After a shower and perhaps checking some emails (if you must), the Bitter Creek Cafe serves a four-course dinner. It’s fine dining, but not pretentious.
Expect elegant dishes similar to beef tenderloin and halibut, rather then something outlandish like avocado toast served in a hat on fire.
There are slightly more options during down days at Ripley Creek than Bell 2 Lodge, which shouldn’t be surprising as it’s in a town after all. Options include visiting the local museums, one of which centers around toasters. Yes, you read that right. Toasters. The things you brown bread in before smothering it with butter. The Toastworks Cafe has more than 1,500 toasters, making it the largest collection in Canada.
Guests can cruise the historic Stewart streets on bikes, exploring the ocean’s boardwalk or rocky beaches. There’s even the opportunity to visit the town’s other bar, the King Edward Hotel. Meet and mingle with locals and learn what it’s like to live on Canada’s last frontier.

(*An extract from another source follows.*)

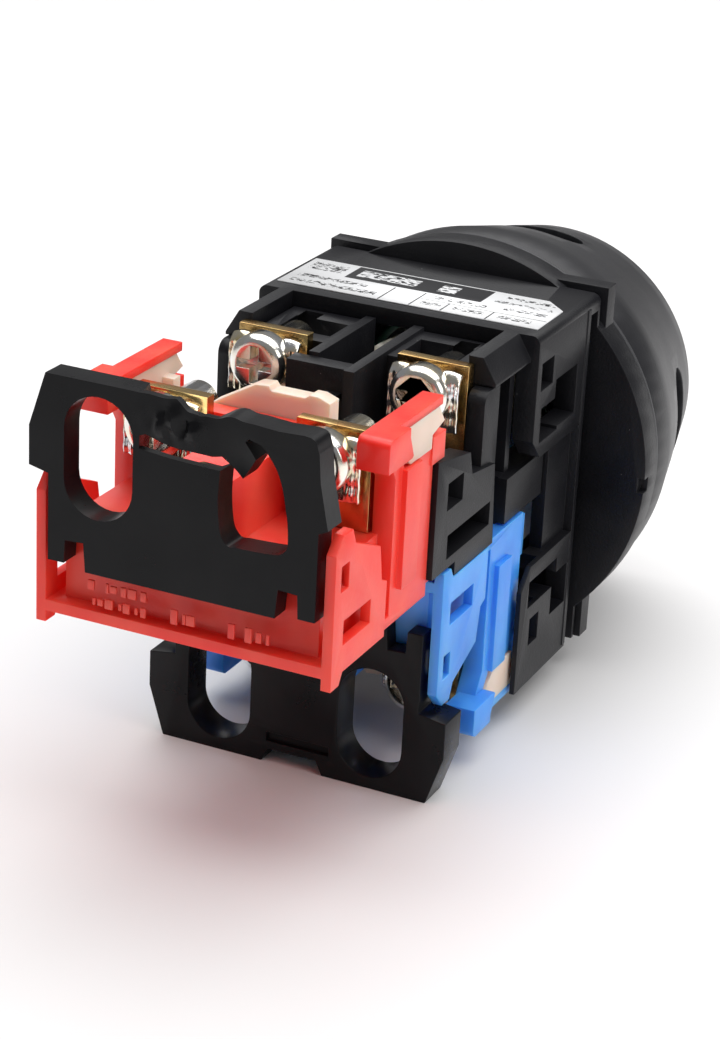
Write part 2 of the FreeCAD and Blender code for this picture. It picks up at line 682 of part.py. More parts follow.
def block_slider(nose_front):
    """Sliding bar; on a stacked block it has a leg and a nose that reaches the bar before it."""
    front = slider_front
    bar = centred(slider_half, front, front + slider_length, slider_low, slider_high)
    ears = centred(spring_u + spring_radius, ear_front, ear_front + ear_depth, slider_low, slider_high)
    bar = joined([bar, ears])
    if nose_front is None:
        return bar
    leg = centred(slider_half, front, front + 2.0, -slider_high, slider_high)
    nose = centred(slider_half, nose_front, front + 2.0, -slider_high, -slider_low)
    return joined([bar, leg, nose])


def moving_contact(bridge_v):
    """Bridge with a silver tip at each end."""
    low = slider_high + bridge_rise
    bar = centred(bridge_half, bridge_v, bridge_v + bridge_thickness, low, low + bridge_height)
    post = centred(1.0, bridge_v, bridge_v + bridge_thickness, slider_high, low + EPS)
    return joined([bar, post])


def contact_spring(bridge_v):
    """Spring that presses the bridge, as its envelope."""
    return tube(0.9, 0.45, bridge_v + bridge_thickness, bridge_v + bridge_thickness + 2.2,
                0.0, slider_high + 1.0)


def block_spring():
    """Two return springs of a slider, as their envelopes."""
    coil = tube(spring_radius, spring_radius / 2, ear_front + ear_depth, chamber_rear - chamber_wall,
                spring_u, (slider_low + slider_high) / 2)
    return Part.makeCompound([coil, mirrored(coil)])


def cover(cover_half):
    """Black terminal cover with a driver slot over each screw."""
    half = [(2.4, cover_top - 1.3), (3.0, cover_top), (cover_half - 1.5, cover_top),
            (cover_half, cover_top - 4.7), (cover_half, 12.8), (12.1, 12.4), (12.1, cover_low + 0.4),
            (10.6, cover_low + 0.4), (10.5, cover_low + 2.4), (8.8, cover_low + 2.5),
            (8.6, cover_low)]
    outline = half + [(-x, z) for x, z in reversed(half)]
    plate = end_prism(outline, cover_rear - cover_thickness, cover_rear)
    rim = end_prism(outline, cover_rim_front, cover_rear - cover_thickness + 0.1)
    rim = rim.cut(centred(20, cover_rim_front - EPS, cover_rear, 0, chamber_top + fit_clearance))
    rim = rim.cut(centred(barrier_half + slide_clearance, cover_rim_front - EPS,
                          barrier_rear + fit_clearance, 0, barrier_top + slide_clearance))
    shape = joined([plate, rim])
    cuts = [both(slot(cover_slot_width, cover_slot_height, screw_u, cover_slot_centre,
                      cover_rim_front - EPS, cover_rear + EPS)),
            box(-2.6, 3.6, cover_rear - 0.5, cover_rear + EPS, 17.9, 18.8),
            box(-10.2, -8.0, cover_rear - 0.8, cover_rear + EPS, 5.8, 8.6)]
    return shape.cut(Part.makeCompound(cuts)).removeSplitter()


# ------------------------------------------------------------------ assembly
def place_upper(shape, front):
    """Block frame to the object's frame, terminals up."""
    copy = shape.copy()
    copy.translate(Vector(0, front, 0))
    return copy


def place_lower(shape, front):
    """Block frame to the object's frame, terminals down."""
    return place_upper(flipped(shape), front)


def write_terminals(prefix, place, front, spread, strip):
    """Two strips, two clamps and two screws of one block."""
    for centre, word in ((spread, "left"), (-spread, "right")):
        save(prefix + "_terminal_" + word, place(terminal_strip(centre, *strip), front))
        save(prefix + "_saddle_" + word, place(terminal_saddle(centre), front))
        save(prefix + "_screw_" + word, place(terminal_screw(centre), front))


def write_block(prefix, place, front, cover_half, knock_out, nose_front, bridge_v, tab_front):
    """All pieces of one contact block."""
    save(prefix + "_housing", place(block_housing(knock_out), front))
    save(prefix + "_inner", place(block_inner(), front))
    save(prefix + "_slider", place(block_slider(nose_front), front))
    save(prefix + "_moving_contact", place(moving_contact(bridge_v), front))
    save(prefix + "_contact_spring", place(contact_spring(bridge_v), front))
    save(prefix + "_return_spring", place(block_spring(), front))
    save(prefix + "_terminal_cover", place(cover(cover_half), front))
    write_terminals(prefix, place, front, screw_u, (tab_front, chamber_top, slider_high + bridge_rise))


save("base_housing", base_housing())
save("rating_label", rating_label())
save("panel_gasket", panel_gasket())
save("thrust_washer", thrust_washer())
save("guard_ring", guard_ring())
save("button_seal", button_seal())
save("lens_cap", lens_cap())
save("diffuser", diffuser())
save("plunger", plunger())
save("button_spring", button_spring())
save("lamp_socket", lamp_socket())
save("lamp_cap", lamp_cap())
save("lamp_bulb", lamp_bulb())
save("lamp_contact_spring", lamp_contact_spring())
save("lamp_block", lamp_block())
write_terminals("lamp", place_upper, lamp_terminal_front, lamp_screw_u,
                (lamp_strip_front, lamp_deck, lamp_deck))
no_bridge = terminal_wall_rear - open_gap - button_travel - bridge_thickness
write_block("no", place_lower, first_block_front, lower_cover_half, True, None, no_bridge, terminal_wall_rear)
nose = slider_front + slider_length + running_gap - block_pitch
nc_bridge = nc_tab_front + strip_plate + closed_gap
write_block("nc", place_upper, second_block_front, upper_cover_half, False, nose, nc_bridge, nc_tab_front)
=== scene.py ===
# %% [markdown]
# # Industrial push button
# The real object is an illuminated push button for a control panel: a black moulded operator with
# a windowed guard ring in front, a square body behind, and two contact blocks stacked on its back.
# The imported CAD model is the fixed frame. Each CAD node keeps its shape and gets a finish, and the
# pieces that a solid model leaves out, such as coiled springs and print, are modelled here.

# %% Load the frame
import json
import math
import random

import bmesh
import bpy
from mathutils import Matrix, Vector


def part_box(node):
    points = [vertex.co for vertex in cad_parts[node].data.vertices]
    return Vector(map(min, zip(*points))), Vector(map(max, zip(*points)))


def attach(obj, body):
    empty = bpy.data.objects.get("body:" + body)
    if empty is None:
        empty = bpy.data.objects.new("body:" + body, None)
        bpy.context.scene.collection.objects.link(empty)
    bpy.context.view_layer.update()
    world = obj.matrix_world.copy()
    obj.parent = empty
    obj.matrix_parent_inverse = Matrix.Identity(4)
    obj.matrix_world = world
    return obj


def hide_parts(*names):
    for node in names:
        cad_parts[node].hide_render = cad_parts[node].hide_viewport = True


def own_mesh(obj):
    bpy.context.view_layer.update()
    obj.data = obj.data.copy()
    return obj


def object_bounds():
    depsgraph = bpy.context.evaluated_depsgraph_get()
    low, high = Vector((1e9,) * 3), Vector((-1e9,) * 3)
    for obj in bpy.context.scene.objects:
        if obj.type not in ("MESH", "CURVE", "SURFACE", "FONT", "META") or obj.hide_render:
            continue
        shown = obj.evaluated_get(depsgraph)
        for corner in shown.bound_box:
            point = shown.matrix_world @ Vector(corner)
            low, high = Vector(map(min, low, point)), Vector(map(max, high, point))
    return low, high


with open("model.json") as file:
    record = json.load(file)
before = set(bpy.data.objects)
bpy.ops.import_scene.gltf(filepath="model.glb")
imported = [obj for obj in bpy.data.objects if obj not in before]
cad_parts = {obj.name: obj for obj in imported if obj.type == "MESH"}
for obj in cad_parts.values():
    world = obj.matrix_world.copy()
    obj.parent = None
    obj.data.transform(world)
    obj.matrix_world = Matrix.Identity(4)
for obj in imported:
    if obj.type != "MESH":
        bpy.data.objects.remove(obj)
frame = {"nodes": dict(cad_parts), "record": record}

MM = 0.001
nodes = frame["nodes"]
cad_box = [list(corner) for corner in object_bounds()]
print("nodes", len(nodes), "CAD box in mm", [[round(c / MM, 1) for c in corner] for corner in cad_box])

# %% [markdown]
# ## Shader sums
# A finish is easier to read as a sum than as a chain of nodes. `Value` wraps an output socket and
# turns + - * > < | and & into Math nodes. `Finish` owns one material, and its `node` method adds any
# other node: the settings come first, because they decide which sockets the node shows.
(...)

There’s even frisbee golf. And snowshoeing, which is perfect for exploring the forest that surrounds Stewart. With it’s hanging lichen, skunk cabbage and brambles, you may find it similar to Mirkwood from the Lord of the Rings.
There are also opportunities for bonfires, which are perfect for roasting a Canadian classic – smores and skeet shooting. With skeet shooting, guests attempt to break clay targets mechanically flung into the air with a shotgun. If that doesn’t sound Canadian, I don’t know what does.
Guests can even go international and visit the U.S. to get ‘hyderized’ – a shot of booze that’s roughly 95 per cent alcohol, which is so strong that it’s illegal in B.C. The American border is just 4km from town.
While Ripley Creek centres around skiing, there are plenty of options to do something funky, something slightly left of ordinary.
Time may have forgotten Stewart, but heliskiing at Last Frontier’s Ripley Creek will ensure it’s a holiday you will always remember.